Central banks are quickly racing to keep up with the ongoing global adoption of Bitcoin and crypto. They are creating central bank digital currencies (CBDCs) which are a digital claim on central bank “money”. The CBDC is both issued and backed by the central bank. $1 of CBDC is worth the same as a $1 bill or $1 in a bank account. In this case fiat money ($USD, $EURO). They are “pegged” to those currencies on a 1:1 ratio so they maintain their equivalence.
These are going to be digital, programmable, and and controllable form of existing fiat money. They will still be subject to the same pains as we experience today, except it will be worse. The programmability and tokenization of CBDCs will enhance spending and transacting, and most users will use this via a smartphone based digital wallet application.
Bitcoin and crypto provides a better option to transact in a currency that is more elite and finite. Completely outside of the purview of the current traditional system and gives anyone access to their crypto anywhere, and can use it and transact with it 24/7.
The legacy financial system’s products are not open source and transparent like they are with crypto.
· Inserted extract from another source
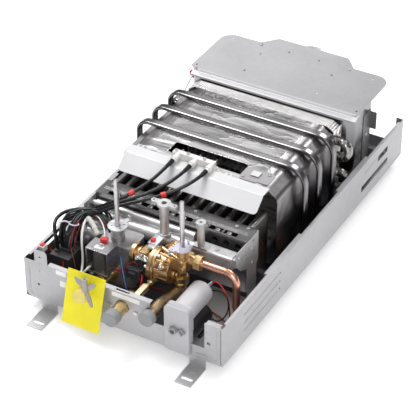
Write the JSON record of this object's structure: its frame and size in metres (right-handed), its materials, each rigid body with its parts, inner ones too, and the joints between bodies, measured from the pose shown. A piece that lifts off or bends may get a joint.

Nor are they as productive and advanced. The Central Banks know this and are trying to adapt and bring new ways to work more efficiently in the traditional system, which brings us to the reasons and the “why” behind developing CBDCs.
The Market cap of crypto right now is right at $2 Trillion, with BTC making up ~40% of the market and ETH holding ~18% of the crypto market respectively. DeFi market is sitting at ~7% today with a lot of growth ahead. It is a superior version to the current financial system, simply put, DeFi is replacing the legacy/traditional financial system through smart contracts on the blockchain → through code.
Bitcoin and Ethereum offer you a whole new way to deal with money. They make you the sole owner of your assets. Bitcoin and Ethereum function to make middlemen completely obsolete. Bitcoin makes you your own bank, and DeFi additionally gives you the ability to lend out and earn yield on your crypto assets. Now you should know why all of it is so important, and, inevitable.